Sara: Happiness is when i can eat as much chocolate that i want!

Geo: Happiness is if I can see the 7 movies of Harry Potter in a row!

The funny part of their answer is that it relates to something they actually are forbidden to do (at least to the extent of their wishes). We love chocolate in our family, and do eat a lot of it, but it is strangely not enough for my little girl!

We are currently reading the books of Harry Potter and I have decided that they can watch the movie only after reading the book. We have read and seen the first one, and we need to read 100 pages to finalise the second one! That means that we are going to watch the movie in a week or so!

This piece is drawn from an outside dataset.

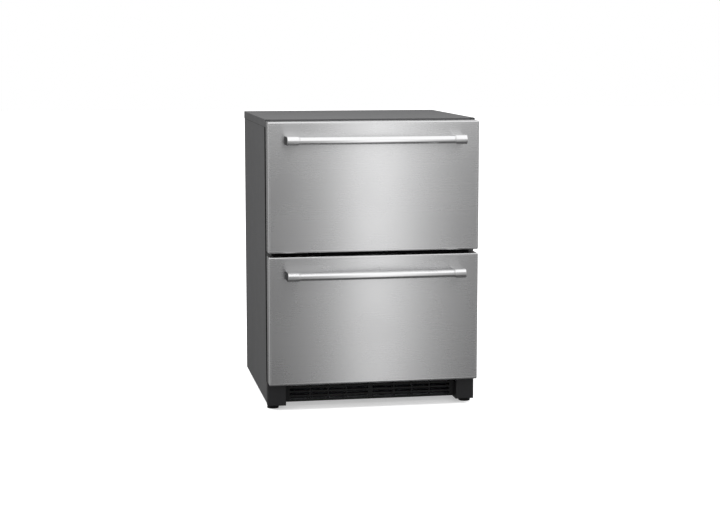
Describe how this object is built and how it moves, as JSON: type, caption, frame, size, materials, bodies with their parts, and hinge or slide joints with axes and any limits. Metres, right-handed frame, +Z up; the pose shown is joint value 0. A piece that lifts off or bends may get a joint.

I remember that one of my biggest wishes when I was a kid (to fulfill happiness) was that I could eat as much ice-cream as I wanted when I grew up! My mother used to be strict about our eating habits;  sweets & ice-cream where a special treat, not part of our normal routine.

Bottom line: sometimes we think that happiness is linked to something we do not have, or can’t have. But is it? Will we be happy once we get that thing? or will we start wishing for something new ?

Time to teach the kids few things about happiness, while eating chocolate and watching Harry Potter movie!!! 🙂

step 22 to happ(y)ness

One of the greatest things in life is to be able to say: I have lived.

And that entitles a life where you have loved, cried, laughed, jumped into the unkown, tried something new, learned a lot, lost, suffered, angered, disappointed your nearest, made them proud, broke the rules…

Life teaches you what love is, what sorrow is, what poor means, what rich means, what humbleness means, what war and peace means.

You learn every day. And you also learn that you are very tiny, fragile yet strong, loving yet scared, courageous yet afraid.

Life must be lived to the fullest; we owe it to life.